The ROSA consists of a photodiode, optical interface, metal and/or plastic housing, and electrical interface. Depending upon the required functionality and application, other components may be present as well including amplifiers. It is used to receive an optical signal from a fiber and convert it back into an electrical signal.

The receiver consists of a PD, which converts a received optical signal to an electrical current signal, and amplifiers. The amplifiers reshape input signals degraded by long-distance transmission. The amplifier circuit consists of a preamplifier and a post-amplifier. The preamplifier converts a current signal to a voltage signal and amplifies the converted signal. The post-amplifier equalizes the output signal of the preamplifier to an amplitude level suitable for input to the following digital circuit. The PD and preamplifier are assembled in a ROSA module because the preamplifier is very sensitive to mounting conditions. The ROSA module makes it easy to handle the optical module and better performance is obtained.

BOSA Structure

The BOSA consists of a TOSA, a ROSA and a WDM filter so that it can use bidirectional technology to support two wavelengths on each fiber. The most valuable advantage of BiDi transceivers is saving much cost on fibers.

Transceiver assembly

A small-form-factor pluggable (SFP) chassis, which can be attached to and detached from an electrical substrate. It contains a BIDI optical module with metal-can-type TOSA and ROSA, an LD driver IC, and a post-amplifier IC.
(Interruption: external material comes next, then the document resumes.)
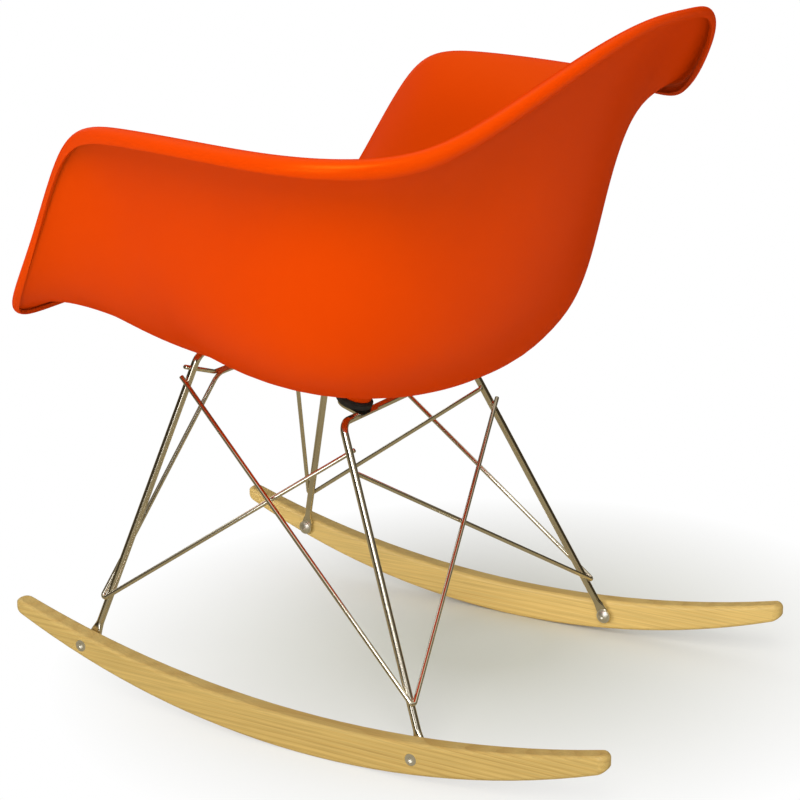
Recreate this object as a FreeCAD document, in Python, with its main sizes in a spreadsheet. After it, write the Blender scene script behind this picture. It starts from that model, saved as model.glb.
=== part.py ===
import FreeCAD, Part
import math
import os

import Sketcher
from FreeCAD import Vector

# Moulded plastic rocking armchair: a one-piece bucket shell on a welded wire base with two wooden rockers.
# Millimetres, +Z up, -Y is the front, +X is the sitter's left. The origin is on the floor, under the
# middle of the chair's outer box.

SIZES = {
    # rockers: flat boards whose lower and upper edges are arcs
    "rocker_outer_x": 218.5,
    "rocker_thick": 20,
    "rocker_radius": 850,
    "rocker_low_y": 27,
    "rocker_top_radius": 1170,
    "rocker_top_low_y": 34,
    "rocker_depth": 34.5,
    "rocker_front_y": -330,
    "rocker_rear_y": 322,
    "rocker_tip_share": 0.48,
    "rocker_edge_round": 4,
    # wire base
    "rod_d": 7.5,
    "wire_d": 4.5,
    "weld_sink": 0.25,
    "front_bolt_y": -246.5,
    "rear_bolt_y": 128.5,
    "front_bar_y": -160,
    "front_bar_z": 346,
    "front_bar_half": 127,
    "rear_bar_y": 1.5,
    "rear_bar_z": 299,
    "rear_bar_half": 126,
    "rod_bend": 14,
    "foot_thick": 4,
    "foot_width": 13,
    "foot_neck": 20,
    # struts: where each wire starts and ends along the legs, measured up from the foot bolt
    "strut_low": 40,
    "strut_turn": 3,
    "side_front_end": 279,
    "side_rear_end": 285,
    "rear_face_end": 264,
    "front_face_end": 292,
    "strut_tail": 7,
    "inner_tail": 2,
    "under_weld_lead": 0.35,
    "front_face_x": 72,
    "front_face_z": 309,
    "front_face_bend": 14,
    # foot hardware
    "bolt_d": 6,
    "bolt_clear": 0.2,
    "bolt_head_d": 12,
    "bolt_head_high": 3.2,
    "bolt_dome": 9.3,
    "bolt_long": 17,
    "bolt_socket": 4.6,
    "socket_deep": 1.8,
    "washer_d": 15,
    "washer_thick": 1.2,
    "nut_barrel_d": 9,
    "nut_head_d": 11.5,
    "nut_head_thick": 1.6,
    "nut_barrel_long": 13,
    "nut_bore_long": 11,
    "nut_socket": 6,
    # mounts under the shell
    "mount_half": 90,
    "mount_pitch": 19,
    "mount_reach": 12,
    "tab_width": 30,
    "tab_heel": 8,
    "tab_thick": 2.5,
    "mount_d": 36,
    "mount_high": 8,
    "mount_round": 2,
    "boss_d": 30,
    "boss_high": 30,
    "insert_d": 10,
    "insert_long": 6,
    "screw_d": 6,
    "screw_clear": 0.3,
    "screw_short": 0.5,
    "screw_head_d": 11,
    "screw_head_high": 3,
    "screw_dome": 8.5,
    "screw_socket": 4.6,
    # shell
    "wall": 4,
    "pan_low_y": 14,
    "pan_low_z": 324,
    "pan_half": 258,
    "pan_front": 206,
    "pan_rear": 175,
    "pan_front_rise": 40.5,
    "pan_side_rise": -5.5,
    "pan_rear_rise": 7.5,
    "belly_y": -33,
    "belly_half": 291,
    "belly_front": 177,
    "belly_rear": 179,
    "belly_front_z": 411,
    "belly_side_z": 357.5,
    "belly_rear_z": 388,
    "pan_square_front": 2.2,
    "pan_square_rear": 2.2,
    "belly_square_front": 2.6,
    "belly_square_rear": 2.0,
    "oval_ease": 1.5,
}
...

A burst-mode optical transceiver for gigabit-per-second-class PON systems. The use of various optical and electrical module techniques along with our developed receiver ICs enabled us to obtain high performance with an inexpensive PIN Photodiode. The transceiver is built on a small SFP chassis. It achieved a sensitivity of –29.7 dBm and an output optical power of more than +5 dBm. This optical transceiver will enable us to decrease the cost of gigabit-per-second-class PON systems.